Nocą w Rumunii zaczął sypać śnieg. Spowodował utrudnienia komunikacyjne oraz awarie prądu.
Ostatniej nocy w środkowej części Rumunii pojawiła się zimowa aura. Śnieg padał tam przez ponad 12 godzin - kilka drzew złamało się pod jego ciężarem, a ruch pociągów na jednym z odcinków linii kolejowej został zatrzymany na kilka godzin. W Braszowie, mieście najbardziej dotkniętym przez złą pogodę, dziesiątki pojazdów do zimowego utrzymania dróg pracowały całą noc, aby oczyścić jezdnie. Pługi najpierw wjechały na główne bulwary w Braszowie, aby ułatwić transport publiczny, a następnie przejechały na wyższe obszary miasta. Firmy zajmujące się usuwaniem śniegu zużyły prawie 300 ton materiału antypoślizgowego.

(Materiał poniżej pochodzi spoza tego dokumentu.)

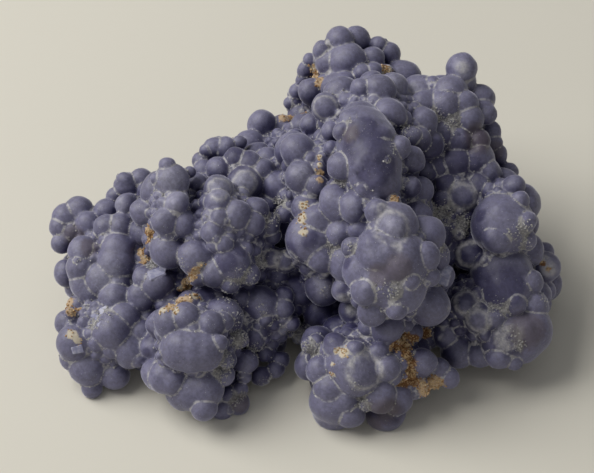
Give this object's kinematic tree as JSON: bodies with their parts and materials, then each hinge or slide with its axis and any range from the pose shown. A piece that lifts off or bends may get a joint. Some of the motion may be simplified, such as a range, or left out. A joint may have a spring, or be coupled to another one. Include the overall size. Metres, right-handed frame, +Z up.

Trudne warunki w kurortach
W okręgu Dymbowica w Górach Fogaraskich żandarmi ostrzegają turystów, aby nie wybierali się na trudne trasy, jeśli nie mają odpowiedniego, zimowego sprzętu. Ulic kurortu nikt nie odśnieżał. Kierowcy, którzy byli już w drodze, użyli łańcuchów do dalszej jazdy. W mieście Ranca warstwa śniegu osiągnęła 15 centymetrów, a pracownicy drogowi musieli pracować bez przerwy, aby otworzyć część drogi Transalpina, która zapewnia dostęp do ośrodka.
W nocy z poniedziałku na wtorek dostęp do ośrodka Paltinis w okręgu Sibiu został zablokowany przez drzewa, które przewróciły się na drogę. W Paltinisie krajobraz zaczyna przypominać zimową opowieść. Ośrodek jest teraz opuszczony, ale w ciągu kilku dni stanie się zatłoczony, a sezon narciarski się rozpocznie. Droga do niego jest zablokowana powalonymi drzewami.